The decorating part, I feel, will be relatively easy. I’m an art school grad and can pimp out some artistic decoration (one of the reasons I got this “job”). I bought 3 different kinds of frosting: The first one I hated and didn’t use- awful flavor/consistency, the others were Duncan Hines Creamy Homestyle Vanilla (good texture but not my favorite consistency/flavor- tastes a little like store-bought. Fair enough.) and Betty Crocker Whipped Buttercream (silky texture, gets soft when warm which could be problematic however I can rotate bags from the fridge- cake will be decorated day of party. Flavor is great but color is a little bit yellow-y, problematic when needing white). I tested out all the tips, played around, and picked my favorites to use on this cake.
Over the weekend I baked a test cake in an 11 x 15 Wilton aluminum pan, which used 2 boxes of cake mix. This did not go so well. Next time will use parchment paper on the bottom- cake stuck to the pan. I have some of those insulated “magic strips” to wrap around the pan, but they didn’t work, really. Sides puffed up and middle had to catch up (the antithesis of what those strips usually produce for me). Cake seemed a little over-brown in the end, and a bit dry. I know I left it in too long- I was trying to adjust cooking time based on pan size and overshot the estimate. The cake part definitely needs work.
So- questions:
Should I have bought a better pan? This pan seems a little thin. I bought it because it came with a cover (Wilton brand)
Any tips on length of time/oven temp for an 11 x 15 cake?
Any tricks for a moister cake? (this cake mix is Pillsbury Moist Supreme and claims to have 1 cup pudding in the mix. The other was Betty Crocker Super Moist Lemon cake- I should have tested using the cake I’m going to ultimately use, but my niece requested strawberry and that sounded gross- haha)
Someone suggested GFS cake mix. But the niece requested strawberry and I’m guessing GFS doesn’t have every flavor under the sun.
Any other sage advice? From-scratch frosting and or cake recipes that work well for you?
Wow, you’ve got a lot of questions here. Let me take them one by one:
The cake? You definitely need a dedicated metal cake pan, first of all. Aluminum is too thin. It buckles. Things tend to stick to it, no matter how much you spray it.
A cake will “hump” in the middle if the oven is too hot.

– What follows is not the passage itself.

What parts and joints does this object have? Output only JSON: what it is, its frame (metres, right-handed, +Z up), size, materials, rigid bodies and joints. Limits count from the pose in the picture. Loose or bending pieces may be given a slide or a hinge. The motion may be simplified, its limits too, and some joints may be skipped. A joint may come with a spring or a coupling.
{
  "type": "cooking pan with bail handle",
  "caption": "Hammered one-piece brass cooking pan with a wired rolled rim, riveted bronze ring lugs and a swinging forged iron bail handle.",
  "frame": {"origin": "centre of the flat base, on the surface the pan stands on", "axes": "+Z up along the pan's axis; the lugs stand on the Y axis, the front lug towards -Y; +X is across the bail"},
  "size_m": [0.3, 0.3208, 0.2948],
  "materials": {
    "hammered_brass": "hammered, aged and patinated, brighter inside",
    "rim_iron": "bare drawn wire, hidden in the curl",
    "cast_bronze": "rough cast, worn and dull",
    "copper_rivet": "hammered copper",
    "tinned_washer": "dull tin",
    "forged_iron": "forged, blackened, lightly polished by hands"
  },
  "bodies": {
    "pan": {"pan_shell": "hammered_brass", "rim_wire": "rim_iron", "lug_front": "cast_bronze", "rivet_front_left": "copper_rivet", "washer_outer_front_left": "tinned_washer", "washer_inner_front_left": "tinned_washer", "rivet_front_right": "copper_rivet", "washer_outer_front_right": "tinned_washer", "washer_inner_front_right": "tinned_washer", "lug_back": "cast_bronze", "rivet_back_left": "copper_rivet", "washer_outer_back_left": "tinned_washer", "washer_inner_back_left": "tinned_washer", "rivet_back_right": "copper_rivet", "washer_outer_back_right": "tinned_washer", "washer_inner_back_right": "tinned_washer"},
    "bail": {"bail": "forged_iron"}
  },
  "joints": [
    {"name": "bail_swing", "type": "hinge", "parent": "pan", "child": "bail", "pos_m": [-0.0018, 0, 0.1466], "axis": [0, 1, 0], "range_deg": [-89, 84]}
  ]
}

Through trial and error, I’ve discovered my oven runs maybe 5-10 degrees hotter or colder than the temperature it’s set. I don’t fiddle with it – I check on what’s in there and adjust accordingly. For an 11x15 cake, figure a little longer than what the back of the box says for a 9x13. If I were you’d I’d start checking it with a toothpick – or better, a skewer – maybe 5-7 minutes after going past the 9x13 time.

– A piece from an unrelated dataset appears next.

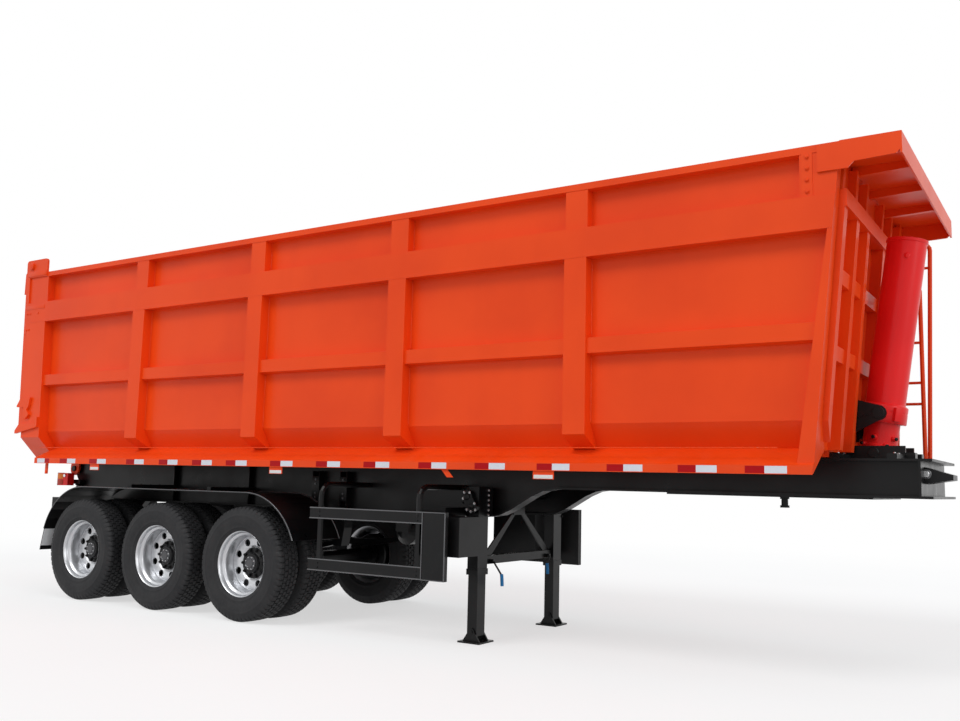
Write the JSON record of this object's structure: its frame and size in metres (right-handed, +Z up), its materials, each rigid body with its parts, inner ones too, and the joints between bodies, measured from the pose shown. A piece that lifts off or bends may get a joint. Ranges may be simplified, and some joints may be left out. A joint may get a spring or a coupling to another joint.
{
  "type": "dump semi-trailer",
  "caption": "Tipping semi-trailer with a deep steel body, top-hinged tailgate, telescopic front hoist, twin-tyred axles and landing legs.",
  "frame": {"origin": "on the ground below the middle of the overall box", "axes": "+X forward to the coupling end, +Y to the left side, +Z up"},
  "size_m": [9.75, 2.5, 3.79],
  "materials": {
    "orange_paint": "gloss orange paint",
    "red_paint": "gloss red paint",
    "black_paint": "satin black paint",
    "tyre_rubber": "matt tyre rubber",
    "silver_paint": "silver wheel paint",
    "chrome_rod": "ground and plated tube"
  },
  "bodies": {
    "frame": {"frame_beam_left": "black_paint", "frame_beam_right": "black_paint", "kingpin_plate": "black_paint", "front_bolster": "black_paint", "suspension_left": "black_paint", "suspension_right": "black_paint", "axle_1": "black_paint", "axle_2": "black_paint", "axle_3": "black_paint", "fender_left": "black_paint", "fender_right": "black_paint", "side_guard_left": "black_paint", "side_guard_right": "black_paint", "landing_leg_left": "black_paint", "landing_leg_right": "black_paint", "leg_cross_bar": "black_paint", "tool_box": "black_paint", "tool_box_left": "black_paint", "air_tank": "black_paint", "rear_bumper": "black_paint", "rear_lamp_left": "red_paint", "rear_lamp_right": "red_paint", "mud_flap_left": "black_paint", "mud_flap_right": "black_paint", "hoist_cradle": "black_paint", "ladder": "orange_paint"},
    "bed": {"body_floor": "orange_paint", "side_wall_left": "orange_paint", "side_wall_right": "orange_paint", "front_wall": "orange_paint", "canopy": "orange_paint", "hoist_bracket_left": "black_paint", "hoist_bracket_right": "black_paint"},
    "tailgate": {"tailgate": "orange_paint"},
    "hoist_base": {"hoist_base": "red_paint"},
    "hoist_stage_1": {"hoist_stage_1": "chrome_rod"},
    "hoist_stage_2": {"hoist_stage_2": "chrome_rod"},
    "hoist_stage_3": {"hoist_stage_3": "chrome_rod"},
    "hoist_stage_4": {"hoist_stage_4": "chrome_rod"},
    "hoist_cover": {"hoist_cover": "red_paint"},
    "wheels_1_left": {"wheel_1_left": "silver_paint", "tyre_outer_1_left": "tyre_rubber", "tyre_inner_1_left": "tyre_rubber"},
    "wheels_1_right": {"wheel_1_right": "silver_paint", "tyre_outer_1_right": "tyre_rubber", "tyre_inner_1_right": "tyre_rubber"},
    "wheels_2_left": {"wheel_2_left": "silver_paint", "tyre_outer_2_left": "tyre_rubber", "tyre_inner_2_left": "tyre_rubber"},
    "wheels_2_right": {"wheel_2_right": "silver_paint", "tyre_outer_2_right": "tyre_rubber", "tyre_inner_2_right": "tyre_rubber"},
    "wheels_3_left": {"wheel_3_left": "silver_paint", "tyre_outer_3_left": "tyre_rubber", "tyre_inner_3_left": "tyre_rubber"},
    "wheels_3_right": {"wheel_3_right": "silver_paint", "tyre_outer_3_right": "tyre_rubber", "tyre_inner_3_right": "tyre_rubber"}
  },
  "joints": [
    {"name": "bed_tip", "type": "hinge", "parent": "frame", "child": "bed", "pos_m": [-4.585, 0, 1.38], "axis": [0, -1, 0], "range_deg": [0, 45]},
    {"name": "tailgate_swing", "type": "hinge", "parent": "bed", "child": "tailgate", "pos_m": [-4.71, 0, 3.715], "axis": [0, 1, 0], "range_deg": [0, 60]},
    {"name": "hoist_swing", "type": "hinge", "parent": "frame", "child": "hoist_base", "pos_m": [4.33, 0, 1.61], "axis": [0, -1, 0], "range_deg": [0, 33.32]},
    {"name": "hoist_slide_1", "type": "slide", "parent": "hoist_base", "child": "hoist_stage_1", "axis": [0.153, 0, 0.9882], "range_m": [0, 1.3648]},
    {"name": "hoist_slide_2", "type": "slide", "parent": "hoist_stage_1", "child": "hoist_stage_2", "axis": [0.153, 0, 0.9882], "range_m": [0, 1.3648]},
    {"name": "hoist_slide_3", "type": "slide", "parent": "hoist_stage_2", "child": "hoist_stage_3", "axis": [0.153, 0, 0.9882], "range_m": [0, 1.3648]},
    {"name": "hoist_slide_4", "type": "slide", "parent": "hoist_stage_3", "child": "hoist_stage_4", "axis": [0.153, 0, 0.9882], "range_m": [0, 1.3648]},
    {"name": "hoist_slide_5", "type": "slide", "parent": "hoist_stage_4", "child": "hoist_cover", "axis": [0.153, 0, 0.9882], "range_m": [0, 1.3648]},
    {"name": "wheel_spin_1_left", "type": "hinge", "parent": "frame", "child": "wheels_1_left", "pos_m": [-3.425, 0.923, 0.527], "axis": [0, 1, 0], "continuous": true},
    {"name": "wheel_spin_1_right", "type": "hinge", "parent": "frame", "child": "wheels_1_right", "pos_m": [-3.425, -0.923, 0.527], "axis": [0, 1, 0], "continuous": true},
    {"name": "wheel_spin_2_left", "type": "hinge", "parent": "frame", "child": "wheels_2_left", "pos_m": [-2.225, 0.923, 0.527], "axis": [0, 1, 0], "continuous": true},
    {"name": "wheel_spin_2_right", "type": "hinge", "parent": "frame", "child": "wheels_2_right", "pos_m": [-2.225, -0.923, 0.527], "axis": [0, 1, 0], "continuous": true},
    {"name": "wheel_spin_3_left", "type": "hinge", "parent": "frame", "child": "wheels_3_left", "pos_m": [-1.025, 0.923, 0.527], "axis": [0, 1, 0], "continuous": true},
    {"name": "wheel_spin_3_right", "type": "hinge", "parent": "frame", "child": "wheels_3_right", "pos_m": [-1.025, -0.923, 0.527], "axis": [0, 1, 0], "continuous": true}
  ],
  "couplings": [
    {"joint": "hoist_swing", "follows": "bed_tip", "ratio": 0.73939},
    {"joint": "hoist_slide_1", "follows": "bed_tip", "m_per_rad": 1.7365},
    {"joint": "hoist_slide_2", "follows": "bed_tip", "m_per_rad": 1.7365},
    {"joint": "hoist_slide_3", "follows": "bed_tip", "m_per_rad": 1.7365},
    {"joint": "hoist_slide_4", "follows": "bed_tip", "m_per_rad": 1.7365},
    {"joint": "hoist_slide_5", "follows": "bed_tip", "m_per_rad": 1.7365}
  ]
}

The other thing – and you’ll discover this yourself the more you bake and decorate – most boxed cake mixes will be your enemy because they’re simply too moist and crumbly to decorate, even when cool. Professional at-home decorators have a lot of tricks up their sleeve to combat this. The universal solution is to add a box of instant pudding to the dry cake mix. The cake will turn out firmer without losing much moisture. It will also crumble less when you decorate it. You can vary flavors – say, using lemon pudding mix with yellow cake, or augmenting chocolate cake with chocolate pudding. Too bad there isn’t a strawberry pudding
As for frosting/icing – please, PLEASE, don’t use canned. It’s too soft for decorating. What you need is good old-fashioned buttercream icing (IMO). There was a thread around here not too long ago which discussed different types of icing, and IIRC a few people posted their recipes. Something to consider
If you have any other questions, please feel free to ask. There are a few of us here who professionally bake for a living
I took 2 Wilton classes at Michael’s and while I don’t think their “frosting” is particularly tasty, it works for what it is supposed to do and is remarkably lasting and forgiving. And it lasts forever (well, months) if left in the fridge. Of course, now I would make a real buttercream frosting.
A good place to start for tips and ideas is the Wilton site. Most character cakes are completed using the star pattern (tip 16). Just fill in the pattern with thousands of tiny stars. There are lots of additional patterns to try, but I’d start easy as it will take more time than you expect. Whatever tips you use, test them out on parchment paper to be sure your technique and pressure are correct.
I think you really need to get some quality cake pans. Mine are all fromChicago Metallic and work really well. I line them with parchment and never have sticking issues.
I originally read the OP as having a Hello Kitty-shaped pan. Since you have a regular pan, I’d bake two layers and stack them with some yummy stuff, although you can bake one layer and slice it to 2 layers. In either case, level the top by cutting off excess cake.
I don’t think you can do any detailed decorating with canned frosting. The ‘standard’ American buttercream recipe is super easy, mostly just butter and powdered sugar (can cut with some shortening for a sturdier (and waxier) frosting).